Information provided:
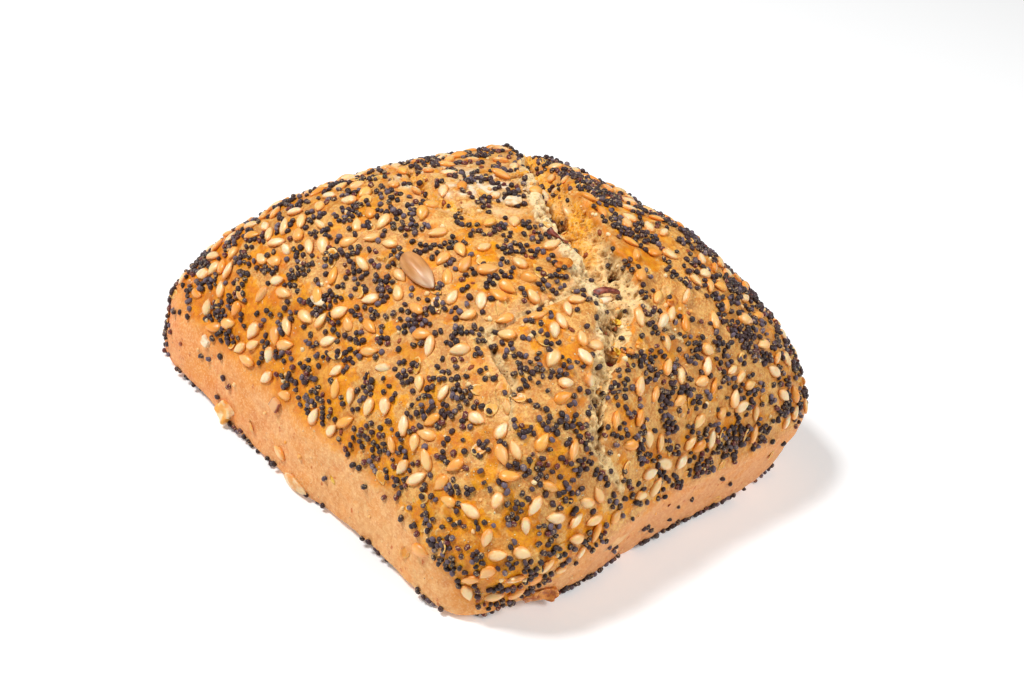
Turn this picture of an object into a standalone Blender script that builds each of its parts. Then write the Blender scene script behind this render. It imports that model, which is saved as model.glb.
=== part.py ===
"""A square seeded bread roll, as one solid: metres, +Z up, resting on its flat base.

The dough was cut square from a slab, so the roll is a rounded square in plan with low, nearly
upright cut sides. Its seeded top has risen into a dome, which meets the sides at the shoulder,
and has torn open across the middle. The seeds are too small to be modelled here.
"""

import math

import bmesh
import bpy
from mathutils import Vector, noise

MM = 0.001

# Plan, at the shoulder. The roll's sides lie along X and Y.
HALF_LENGTH = 43.9 * MM
HALF_WIDTH = 45.7 * MM
SQUARENESS = 6.0  # exponent of the outline: 2 is an ellipse, and more is squarer
# How far each corner reaches past that outline; the back right one is blunter.
CORNER_REACH = {(-1, -1): 2.0 * MM, (1, -1): 1.5 * MM, (1, 1): -6.5 * MM, (-1, 1): 0.0}
CORNER_BREADTH = 6  # higher keeps a corner's reach nearer its diagonal
LEAN = -0.04  # the dough was not cut quite square: how far it goes along X for each step along Y

# Heights and the dome. DOME_FALL sets where the top starts to fall, DOME_SHOULDER how round it ends.
TOP_HEIGHT = 44.5 * MM
SHOULDER_HEIGHT = 13.6 * MM
DOME_FALL = 3.0
DOME_SHOULDER = 0.85
DOME_SHIFT = Vector((1.0, -3.4)) * MM  # the highest point lies towards the front
CENTRE_ROUNDNESS = 2.0  # the outline's exponent in the middle of the dome

# Cut sides: how far each has drawn in at the base, and the rounding where they meet it.
BASE_INSET = {"left": 0.5 * MM, "right": 0.4 * MM, "front": 2.8 * MM, "back": 1.0 * MM}
BASE_REACH = {(-1, -1): 0.6 * MM, (-1, 1): 2.2 * MM}  # the base spreads again at these corners
BASE_ROUND = 1.5 * MM

# Tears in the top. Each station is x, y, the slope's width on the -X and on the +X side of the
# floor (behind and in front of it where a tear runs along X), and the depth, in millimetres.
MAIN_TEAR = (
    (26.0, 27.0, 5.0, 6.0, 0.0),
    (18.0, 15.0, 5.0, 6.0, 3.0),
    (11.5, 6.5, 4.4, 5.0, 3.6),
    (5.5, -1.0, 3.8, 5.5, 4.0),
    (0.5, -9.5, 3.8, 6.5, 4.2),
    (-1.2, -18.5, 4.2, 6.5, 3.6),
    (-4.5, -26.5, 4.0, 5.5, 2.2),
    (-9.5, -31.0, 3.2, 3.4, 1.7),
    (-14.5, -35.5, 3.0, 3.2, 1.5),
    (-18.0, -39.5, 3.0, 3.0, 1.2),
    (-14.5, -44.0, 3.0, 3.0, 0.0),
)
LEFT_TEAR = (
    (-3.0, -21.0, 3.5, 3.5, 0.0),
    (-12.0, -21.0, 3.4, 3.0, 1.2),
    (-20.0, -19.8, 3.2, 3.0, 1.3),
    (-25.5, -20.5, 3.2, 3.0, 1.4),
    (-27.0, -27.5, 3.0, 3.0, 1.4),
    (-31.0, -32.5, 3.0, 3.0, 0.0),
)
BACK_TEAR = (
    (-6.0, 25.0, 2.0, 2.5, 0.8),
    (-11.5, 15.0, 3.0, 3.5, 2.4),
    (-13.0, 7.5, 3.2, 3.5, 2.2),
    (-10.0, 0.0, 3.0, 3.0, 0.0),
)
TEARS = (MAIN_TEAR, LEFT_TEAR, BACK_TEAR)
RIM_RISE = 0.25  # a torn edge curls up by this share of the tear's depth
RIM_BREADTH = 3.5 * MM

# Unevenness of hand-made dough.
TOP_WAVE = 0.5 * MM
SIDE_WAVE = 0.35 * MM
WAVE_LENGTH = 14.0 * MM

# Mesh density.
TOP_SEGMENTS = 52
SIDE_HEIGHTS = (0.8, 0.6, 0.4, 0.22, 0.11, 0.04, 0.0)  # of SHOULDER_HEIGHT

CRUST_COLOUR = (0.62, 0.33, 0.11, 1.0)
CRUST_ROUGHNESS = 0.6


def clear_scene():
    for obj in list(bpy.data.objects):
        bpy.data.objects.remove(obj)


def smooth_step(value):
    value = min(max(value, 0.0), 1.0)
    return value * value * (3.0 - 2.0 * value)


def outline_radius(cosine, sine, exponent):
    """Distance from the middle to a unit superellipse, in the direction given."""
    return (abs(cosine) ** exponent + abs(sine) ** exponent) ** (-1.0 / exponent)


def corner_reach(cosine, sine, reaches):
    """How far the outline goes past its superellipse in this direction."""
    reach = 0.0
    for (x_sign, y_sign), length in reaches.items():
        towards = (x_sign * cosine + y_sign * sine) / math.sqrt(2.0)
        reach += length * max(towards, 0.0) ** CORNER_BREADTH
    return reach


def plan_point(u, v):
    """Maps a point of the unit square onto the roll's plan. Returns it with its ring, 0 to 1."""
    ring = max(abs(u), abs(v))
    if ring < 1e-9:
        return DOME_SHIFT.copy(), 0.0
    length = math.hypot(u, v)
    cosine, sine = u / length, v / length
    exponent = CENTRE_ROUNDNESS + (SQUARENESS - CENTRE_ROUNDNESS) * ring
    radius = outline_radius(cosine, sine, exponent) * ring
    reach = corner_reach(cosine, sine, CORNER_REACH) * ring**2
    shift = DOME_SHIFT * (1.0 - ring**2)
    x = cosine * (HALF_LENGTH * radius + reach) + shift.x
    y = sine * (HALF_WIDTH * radius + reach) + shift.y
    return Vector((x + LEAN * y, y)), ring


def dome_height(ring):
    rise = (1.0 - ring**DOME_FALL) ** DOME_SHOULDER
    return SHOULDER_HEIGHT + (TOP_HEIGHT - SHOULDER_HEIGHT) * rise


def nearest_station(point, tear):
    """The distance from the tear, positive on its +X or front side, and its values there."""
    best = None
    for start, end in zip(tear, tear[1:]):
        a, b = Vector(start[:2]) * MM, Vector(end[:2]) * MM
        along = b - a
        share = min(max((point - a).dot(along) / along.length_squared, 0.0), 1.0)
        offset = point - (a + along * share)
        if best is None or offset.length < abs(best[0]):
            # The tears run forward or to -X, so a positive cross product is the +X or front side.
            side = 1.0 if along.x * offset.y - along.y * offset.x > 0.0 else -1.0
            values = [p + (q - p) * share for p, q in zip(start[2:], end[2:])]
            best = (offset.length * side, *(value * MM for value in values))
    return best


def tear_height(point):
    """How much the tears raise or lower the top at this point of the plan."""
    change = 0.0
    for tear in TEARS:
        distance, left, right, depth = nearest_station(point, tear)
        width = right if distance > 0.0 else left
        beyond = abs(distance) - width
        drop = depth * (1.0 - smooth_step(abs(distance) / width))
        rim = depth * RIM_RISE * math.exp(-((beyond / RIM_BREADTH) ** 2))
        change = min(change, -drop) if beyond < 0.0 else change
        change += rim
    return change


def wave(point, seed):
    return noise.noise(Vector((*point, seed)) / WAVE_LENGTH)


def add_top(mesh):
    """The domed top, as a grid whose border is the shoulder."""
    bmesh.ops.create_grid(mesh, x_segments=TOP_SEGMENTS, y_segments=TOP_SEGMENTS, size=1.0)
    for vertex in mesh.verts:
        point, ring = plan_point(vertex.co.x, vertex.co.y)
        unevenness = (tear_height(point) + TOP_WAVE * wave(point, 0.0)) * (1.0 - ring**8)
        vertex.co = (point.x, point.y, dome_height(ring) + unevenness)


def side_point(shoulder, height_share):
    """Where the side lies below a point of the shoulder, at that share of the shoulder's height."""
    height = SHOULDER_HEIGHT * height_share
    fall = 1.0 - height_share
    side_x = "left" if shoulder.x < 0.0 else "right"
    side_y = "front" if shoulder.y < 0.0 else "back"
    inset = SIDE_WAVE * wave((shoulder.x + height, shoulder.y), 1.0) * math.sin(math.pi * fall)
    if height < BASE_ROUND:
        inset += BASE_ROUND - math.sqrt(BASE_ROUND**2 - (BASE_ROUND - height) ** 2)
    x = shoulder.x * (1.0 - (inset + BASE_INSET[side_x] * fall) / HALF_LENGTH)
    y = shoulder.y * (1.0 - (inset + BASE_INSET[side_y] * fall) / HALF_WIDTH)
    outward = shoulder.xy.normalized()
    spread = corner_reach(*outward, BASE_REACH) * fall
    return Vector((x + outward.x * spread, y + outward.y * spread, height))


def add_sides(mesh):
    """Extrudes the shoulder down to the base, one ring at a time, and closes the base flat."""
    border = [edge for edge in mesh.edges if edge.is_boundary]
    shoulder = {vertex: vertex.co.copy() for edge in border for vertex in edge.verts}
    for height_share in SIDE_HEIGHTS:
        made = bmesh.ops.extrude_edge_only(mesh, edges=border)["geom"]
        border = [item for item in made if isinstance(item, bmesh.types.BMEdge)]
        lower = [item for item in made if isinstance(item, bmesh.types.BMVert)]
        origin = {}
        for vertex in lower:
            above = next(e.other_vert(vertex) for e in vertex.link_edges if e not in border)
            origin[vertex] = shoulder[above]
            vertex.co = side_point(origin[vertex], height_share)
        shoulder = origin
        border = [edge for edge in border if edge.is_boundary]
    bmesh.ops.contextual_create(mesh, geom=border)


def centre_on_base(mesh):
    """Moves the roll so that its box is centred on the origin, with its base at zero height."""
    xs = [vertex.co.x for vertex in mesh.verts]
    ys = [vertex.co.y for vertex in mesh.verts]
    middle = Vector((min(xs) + max(xs), min(ys) + max(ys), 0.0)) / 2.0
    bmesh.ops.translate(mesh, verts=mesh.verts, vec=-middle)
    return middle


def crust_material():
    material = bpy.data.materials.new("crust")
    material.use_nodes = True
    shader = material.node_tree.nodes["Principled BSDF"]
    shader.inputs["Base Color"].default_value = CRUST_COLOUR
    shader.inputs["Roughness"].default_value = CRUST_ROUGHNESS
    shader.inputs["Metallic"].default_value = 0.0
    return material


def add_roll():
    mesh = bmesh.new()
    add_top(mesh)
    add_sides(mesh)
    bmesh.ops.recalc_face_normals(mesh, faces=mesh.faces)
    middle = centre_on_base(mesh)
    data = bpy.data.meshes.new("bread_roll")
    mesh.to_mesh(data)
    mesh.free()
    data.materials.append(crust_material())
    data.shade_smooth()
    data.set_sharp_from_angle(angle=math.radians(60.0))
    roll = bpy.data.objects.new("bread_roll", data)
    bpy.context.scene.collection.objects.link(roll)
    print("box centre before centring, mm:", [round(value / MM, 3) for value in middle])


clear_scene()
add_roll()
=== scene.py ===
# %% [markdown]
# # A seeded bread roll
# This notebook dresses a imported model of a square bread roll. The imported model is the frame: it gives
# the roll's true size and place, and what is made here rides on it.

# %% Load the frame
import math

import bpy
import numpy as np
from mathutils import Matrix, Vector, noise


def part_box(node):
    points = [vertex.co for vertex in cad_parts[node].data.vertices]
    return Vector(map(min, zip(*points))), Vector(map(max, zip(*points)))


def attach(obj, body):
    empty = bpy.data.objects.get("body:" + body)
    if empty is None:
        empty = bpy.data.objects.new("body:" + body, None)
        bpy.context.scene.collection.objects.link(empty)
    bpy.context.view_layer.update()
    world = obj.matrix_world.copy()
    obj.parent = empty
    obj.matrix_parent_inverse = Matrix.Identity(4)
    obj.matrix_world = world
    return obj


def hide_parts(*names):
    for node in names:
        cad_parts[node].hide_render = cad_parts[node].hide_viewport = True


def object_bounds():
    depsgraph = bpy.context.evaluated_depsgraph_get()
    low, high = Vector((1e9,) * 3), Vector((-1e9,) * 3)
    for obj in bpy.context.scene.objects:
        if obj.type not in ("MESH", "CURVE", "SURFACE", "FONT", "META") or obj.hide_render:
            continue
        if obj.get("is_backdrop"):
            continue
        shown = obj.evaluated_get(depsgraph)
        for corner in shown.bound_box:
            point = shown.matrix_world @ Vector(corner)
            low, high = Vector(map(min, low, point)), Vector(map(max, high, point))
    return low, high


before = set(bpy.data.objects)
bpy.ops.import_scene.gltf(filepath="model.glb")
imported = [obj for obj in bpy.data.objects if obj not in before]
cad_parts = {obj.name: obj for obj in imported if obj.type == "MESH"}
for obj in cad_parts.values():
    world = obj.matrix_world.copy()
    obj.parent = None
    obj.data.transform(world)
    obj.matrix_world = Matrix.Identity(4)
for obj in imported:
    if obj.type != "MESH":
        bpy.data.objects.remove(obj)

MM = 0.001
cad_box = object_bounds()
low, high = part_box("bread_roll")
print("roll, mm:", [round(side / MM, 1) for side in high - low])

# %% [markdown]
# ## Small helpers
# An operator works on everything that is selected, and loading leaves the frame's own solid selected.
# So each step first says which one object it is about.


# %% Helpers for objects
def only(piece):
    """Selects this object alone, and makes it the active one."""
    if bpy.context.mode != "OBJECT":
        bpy.ops.object.mode_set(mode="OBJECT")
    bpy.ops.object.select_all(action="DESELECT")
    piece.select_set(True)
    bpy.context.view_layer.objects.active = piece


def apply_modifier(piece, kind, **settings):
    """Adds a modifier with these settings and applies it at once."""
    only(piece)
    modifier = piece.modifiers.new(kind.title(), kind)
    for name, value in settings.items():
        setattr(modifier, name, value)
    bpy.ops.object.modifier_apply(modifier=modifier.name)


def pick(piece, chosen):
    """Selects just these vertices, ready for edit mode. Chosen is one truth value a vertex."""
    only(piece)
    for part in (piece.data.polygons, piece.data.edges):
        part.foreach_set("select", np.zeros(len(part), bool))
    piece.data.vertices.foreach_set("select", np.asarray(chosen, bool))
    bpy.context.tool_settings.mesh_select_mode = (True, False, False)


def in_edit_mode(operator, **settings):
    """Runs one operator on what is picked of the active object."""
    bpy.ops.object.mode_set(mode="EDIT")
    operator(**settings)
    bpy.ops.object.mode_set(mode="OBJECT")


def resize(piece, *times):
    """Makes a piece this many times as large along X, Y and Z, in its own mesh."""
    only(piece)
    piece.scale = times
    bpy.ops.object.transform_apply(location=True, rotation=True, scale=True)


def triangles(piece):
    piece.data.calc_loop_triangles()
    return len(piece.data.loop_triangles)


def keep(piece, material):
    """Gives a finished piece its material and its place on the frame, and says how big it is."""
    piece.data.materials.clear()
    piece.data.materials.append(material)
    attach(piece, "root")
    print(f"{piece.name}: {triangles(piece)} triangles")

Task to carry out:
Starting at the top of the data above, repeat every line exactly until the line containing "BASE_ROUND = 1.5 * MM" has been given, then stop.

Output for this task:
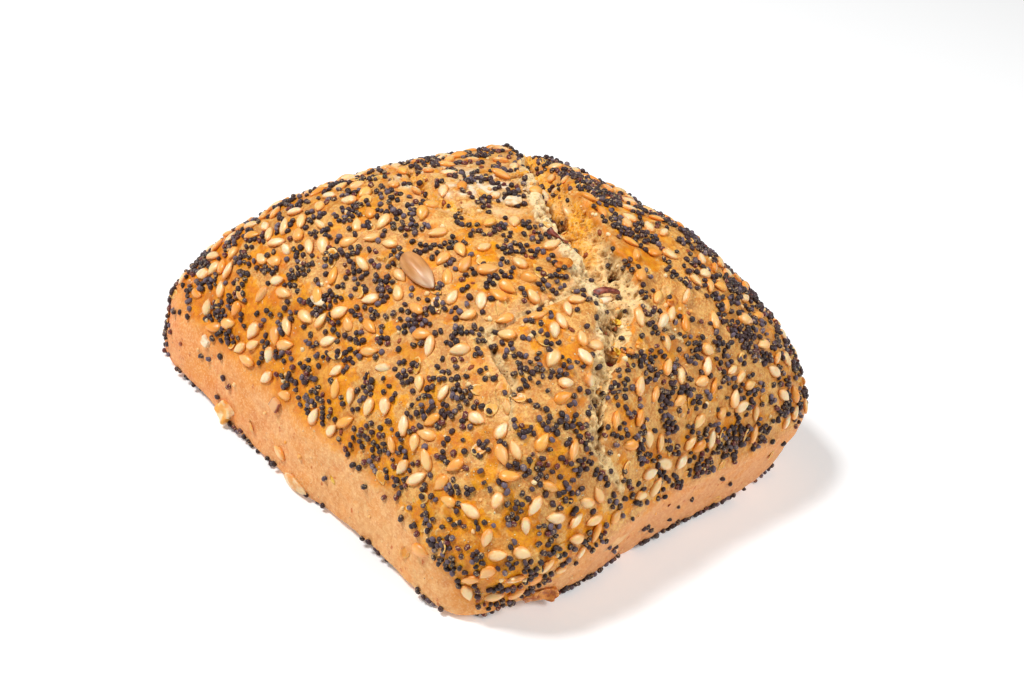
Turn this picture of an object into a standalone Blender script that builds each of its parts. Then write the Blender scene script behind this render. It imports that model, which is saved as model.glb.
=== part.py ===
"""A square seeded bread roll, as one solid: metres, +Z up, resting on its flat base.

The dough was cut square from a slab, so the roll is a rounded square in plan with low, nearly
upright cut sides. Its seeded top has risen into a dome, which meets the sides at the shoulder,
and has torn open across the middle. The seeds are too small to be modelled here.
"""

import math

import bmesh
import bpy
from mathutils import Vector, noise

MM = 0.001

# Plan, at the shoulder. The roll's sides lie along X and Y.
HALF_LENGTH = 43.9 * MM
HALF_WIDTH = 45.7 * MM
SQUARENESS = 6.0  # exponent of the outline: 2 is an ellipse, and more is squarer
# How far each corner reaches past that outline; the back right one is blunter.
CORNER_REACH = {(-1, -1): 2.0 * MM, (1, -1): 1.5 * MM, (1, 1): -6.5 * MM, (-1, 1): 0.0}
CORNER_BREADTH = 6  # higher keeps a corner's reach nearer its diagonal
LEAN = -0.04  # the dough was not cut quite square: how far it goes along X for each step along Y

# Heights and the dome. DOME_FALL sets where the top starts to fall, DOME_SHOULDER how round it ends.
TOP_HEIGHT = 44.5 * MM
SHOULDER_HEIGHT = 13.6 * MM
DOME_FALL = 3.0
DOME_SHOULDER = 0.85
DOME_SHIFT = Vector((1.0, -3.4)) * MM  # the highest point lies towards the front
CENTRE_ROUNDNESS = 2.0  # the outline's exponent in the middle of the dome

# Cut sides: how far each has drawn in at the base, and the rounding where they meet it.
BASE_INSET = {"left": 0.5 * MM, "right": 0.4 * MM, "front": 2.8 * MM, "back": 1.0 * MM}
BASE_REACH = {(-1, -1): 0.6 * MM, (-1, 1): 2.2 * MM}  # the base spreads again at these corners
BASE_ROUND = 1.5 * MM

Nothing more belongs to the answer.